İçeride kendini dine verip cübbeli sarıklı dolaşan tarikat gruplarının sarmalında anti Kemalist, rejim düşmanı olan da var, tüm güvenlik tedbirlerine rağmen uyuşturucuya ulaşıp bonzaiye, hapa başlayan da… Ama beni en çok öfkelendiren, elindeki gücü “disiplin” bahanesiyle mahkumların üzerinde bir baskı unsuru olarak kullanan gardiyanların ruh halleri oldu…

Başkan aşağı, başkan yukarı derken tavan yapan egoların zavallılaştığı Devrek Açık Cezaevi gardiyanları, belki de diğer cezaevlerine göre çok daha masum… Keşke özgürlüğün kıymetini anlasın diye insanlar, ömründe bir günlüğüne de olsa cezaevine girse…

Kısa süreliğine de olsa benim için farklı bir heyecan, farklı bir yaşam tecrübesi oldu…
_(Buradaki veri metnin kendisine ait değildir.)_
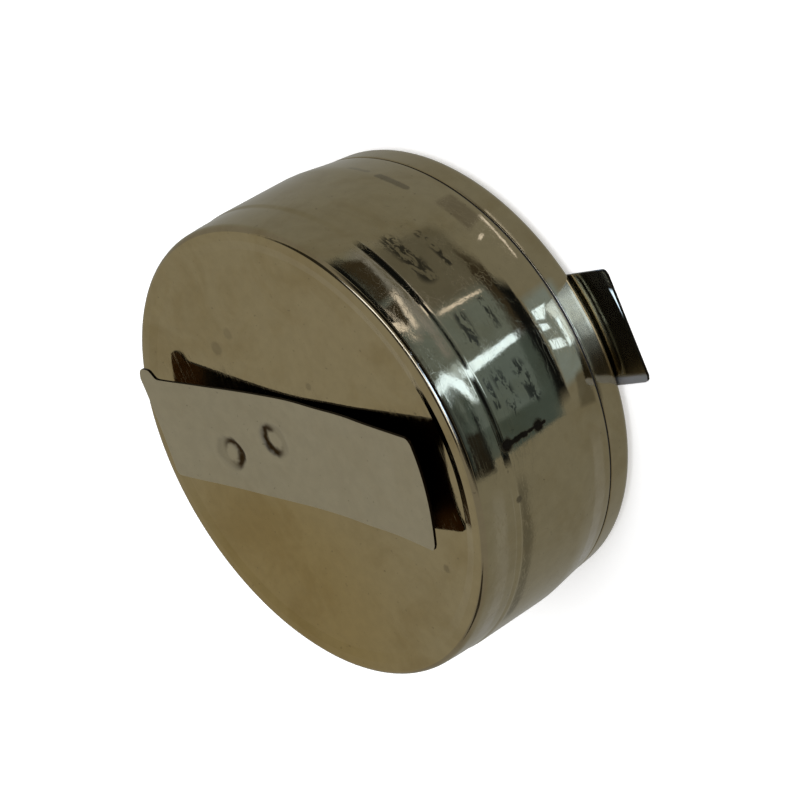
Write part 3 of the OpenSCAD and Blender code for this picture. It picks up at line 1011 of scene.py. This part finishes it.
def sky_card(name, level, heights, turns, colour, strength, soft=True):
    """A card on the sky's dome, between two heights and two directions in degrees."""
    corners = [(turns[i], heights[j]) for i, j in ((0, 0), (1, 0), (1, 1), (0, 1))]
    radius = SKY_RADIUS * (1 - SKY_LAYER * level)
    points = []
    for turn, height in across_patch(corners):
        turn, height = math.radians(turn), math.radians(height)
        flat = radius * math.cos(height)
        points.append((flat * math.cos(turn), flat * math.sin(turn), radius * math.sin(height)))
    card(name, points, colour, strength, soft)


# Tones as the wall shows them.
BLACK = (0.004, 0.004, 0.003)
UMBER = (0.028, 0.02, 0.009)
BROWN = (0.084, 0.071, 0.04)
SOOTY = (0.013, 0.01, 0.005)
PINE = (0.045, 0.055, 0.04)
OLIVE = (0.1, 0.108, 0.078)
MOSS = (0.085, 0.1, 0.078)
SAGE = (0.15, 0.165, 0.13)
TAN = (0.098, 0.08, 0.046)
STONE = (0.165, 0.148, 0.11)
SAND = (0.165, 0.143, 0.09)
MIST = (0.32, 0.36, 0.31)
CREAM = (0.6, 0.5, 0.35)
WHITE = (0.86, 1.0, 0.95)
PATCHES = (
    (BROWN, ((49.3, 8.54), (-9.3, 8.54), (-8.0, 4.37), (47.1, 4.55))),
    (OLIVE, ((28.6, 8.62), (-8.9, 8.62), (-8.0, 4.27), (28.6, 4.27))),
    (OLIVE, ((50.9, 10.47), (-11.1, 10.47), (-11.1, 8.95), (50.9, 8.88))),
    (SAGE, ((20.4, 3.81), (-3.2, 3.81), (-2.9, 1.96), (21.1, 1.96))),
    (BROWN, ((47.3, 8.21), (26.9, 8.21), (27.3, 5.01), (45.7, 5.01))),
    (UMBER, ((40.7, 5.1), (-6.1, 5.1), (-6.1, 4.27), (32.9, 4.27))),
    (OLIVE, ((25.4, 8.21), (14.0, 8.21), (14.6, 4.77), (24.9, 4.96))),
    (MOSS, ((12.1, 8.47), (-3.6, 8.47), (-3.2, 4.74), (13.6, 4.64))),
    (PINE, ((-0.7, 8.47), (-8.7, 8.47), (-7.9, 4.27), (-0.4, 4.27))),
    (PINE, ((12.1, 5.18), (-2.1, 5.29), (-5.7, 4.4), (14.3, 4.4))),
    (BLACK, ((28.6, 4.48), (-6.1, 4.55), (-5.6, 3.7), (25.7, 3.88))),
    (CREAM, ((26.6, 8.17), (25.6, 8.17), (25.3, 5.25), (26.2, 5.25))),
    (WHITE, ((13.6, 8.43), (10.9, 8.43), (12.4, 4.88), (14.3, 4.92))),
    (STONE, ((50.6, 9.1), (15.7, 9.1), (15.7, 8.58), (50.6, 8.58))),
    (MIST, ((15.7, 9.1), (4.6, 8.95), (5.0, 8.58), (15.0, 8.58))),
    (UMBER, ((50.3, 10.21), (33.6, 10.24), (34.6, 9.13), (47.1, 8.99))),
    (UMBER, ((33.6, 10.21), (26.4, 9.82), (26.8, 9.69), (34.6, 9.17))),
    (OLIVE, ((22.1, 10.24), (14.3, 10.24), (14.3, 9.1), (25.7, 9.1))),
    (CREAM, ((34.3, 10.47), (23.0, 9.98), (23.2, 9.82), (34.3, 10.28))),
    (CREAM, ((36.4, 9.21), (25.4, 9.65), (25.4, 9.43), (36.4, 8.97))),
    (STONE, ((25.4, 9.65), (22.1, 9.91), (22.1, 9.8), (25.4, 9.43))),
    (PINE, ((12.0, 9.84), (7.9, 10.32), (-2.1, 10.28), (-2.1, 9.54))),
    (PINE, ((12.0, 9.76), (-2.1, 9.54), (-2.1, 9.1), (7.1, 9.1))),
    (SOOTY, ((1.4, 10.32), (-10.7, 10.32), (-11.1, 9.06), (-0.1, 9.06))),
    (BLACK, ((50.3, 10.34), (27.1, 10.1), (27.1, 9.95), (50.3, 10.13))),
    (BLACK, ((8.6, 10.34), (-10.1, 10.34), (-10.1, 10.13), (9.3, 10.13))),
    (BLACK, ((4.6, 9.34), (-10.7, 9.32), (-10.7, 9.12), (4.6, 9.15))),
    (WHITE, ((10.6, 10.5), (6.4, 10.5), (12.3, 9.78), (15.4, 9.8))),
    (WHITE, ((15.4, 9.84), (12.1, 9.84), (4.7, 8.8), (10.9, 8.93))),
    (BROWN, ((-0.7, 2.98), (-8.9, 3.35), (-10.0, 2.11), (0.7, 2.04))),
    (TAN, ((51.0, 3.48), (38.4, 3.55), (40.7, 2.18), (51.4, 2.18))),
    (SAGE, ((18.6, 3.66), (-2.1, 3.66), (-1.9, 2.18), (19.6, 2.18))),
    (CREAM, ((37.5, 3.03), (36.3, 3.48), (35.6, 3.4), (36.6, 2.96))),
    (WHITE, ((16.3, 3.66), (13.7, 3.66), (12.9, 3.07), (16.4, 2.52))),
    (WHITE, ((13.0, 3.66), (10.9, 3.66), (10.6, 3.03), (12.0, 3.11))),
    (WHITE, ((8.9, 3.63), (6.3, 3.63), (5.3, 2.66), (7.9, 2.79))),
    (WHITE, ((12.1, 2.55), (4.6, 2.55), (5.0, 2.3), (12.5, 2.3))),
    (CREAM, ((42.3, 2.24), (27.7, 2.41), (27.9, 2.3), (42.3, 2.09))),
    (SAND, ((-14.0, 9.9), (-62.0, 9.9), (-62.0, 9.1), (-14.0, 9.1))),
    (BROWN, ((-13.0, 8.2), (-60.0, 8.2), (-60.0, 7.6), (-13.0, 7.6))),
    (SAND, ((-14.0, 3.2), (-58.0, 3.2), (-58.0, 2.3), (-14.0, 2.3))),
)
table_sides = ((-1, -1), (1, -1), (1, 1), (-1, 1))
table_corners = [(TABLE_REACH * x, TABLE_REACH * y) for x, y in table_sides]
table_grid = [(*point, CARD_LIFT) for point in across_patch(table_corners)]
card("table", table_grid, TABLE_COLOUR, TABLE_GLOW, False)
for level, (tone, corners) in enumerate(PATCHES, 2):
    wall_card(level, tone, corners)

# The crease under the front band is too narrow for heights, so its cards go by its tilt.
CREASES = (
    (BLACK, ((52.1, 5.0), (-11.9, 5.0), (-11.9, 17), (52.1, 17))),
    (BLACK, ((51.4, 5.5), (26.4, 5.5), (26.4, 17), (51.4, 17))),
    (BLACK, ((10.0, 5.5), (-11.4, 5.5), (-11.4, 17), (10.0, 17))),
    (CREAM, ((29.6, 4.5), (26.6, 4.5), (27.7, 11), (30.5, 11))),
    (WHITE, ((12.9, 4.5), (10.6, 4.5), (10.3, 17), (12.4, 17))),
)
for level, (tone, corners) in enumerate(CREASES, 2):
    wall_card(level, tone, corners, CREASE_Z)

# Cards on the sky's dome, each between two heights and two directions, in degrees.
WARM = (1.0, 0.93, 0.8)
ALL_ROUND = (-180, 180)
COOL = (1, 1.45, 2.8)
sky_card("sky", 0, (0, 90), ALL_ROUND, (1, 0.97, 0.92), 0.33, False)
sky_card("sky_zenith", 1, (74, 90), ALL_ROUND, WARM, 0.03)
sky_card("sky_beside", 1, (40, 74), (100, 236), (1, 0.96, 0.83), 0.42)
sky_card("sky_behind", 2, (0, 48), (165, 225), (1, 0.95, 0.8), 0.43)
sky_card("sky_dark_side", 2, (24, 50), (237, 264), WARM, 0.05)
sky_card("sky_dark_far", 2, (44, 78), (94, 168), WARM, 0.04)
sky_card("sky_camera_side", 1, (-4, 41), (-40, 80), WARM, 0.01)
sky_card("sky_cool", 2, (37, 58), (-8, 26), COOL, 0.6)
sky_card("sky_cool_low", 3, (37, 58), (-18, -5), COOL, 0.35)
sky_card("sky_dark", 4, (37, 58), (-36, -14), WARM, 0.05)
sky_card("sky_bright_low", 5, (41, 45.5), (1, 19), COOL, 3.2)
sky_card("sky_bright_high", 5, (47, 55), (-8, 19), COOL, 3.6)
sky_card("sky_strip", 2, (59, 69), (-30, 112), (1, 1.08, 1.4), 3)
Umarım herkes,  insan olmanın onuruyla yaşar, öfkesine hakim olur, kötülerin hepsi ölür de mapushaneler ibretlik müze olur, okul olur…

Bir gece dahi olsa beni tüm içtenliğiyle karşılayan B/7 koğuşundaki tüm kardeş ve ağabeylerime teşekkür ediyor, tüm kader mahkumlarına “Allah kurtarsın” diyorum.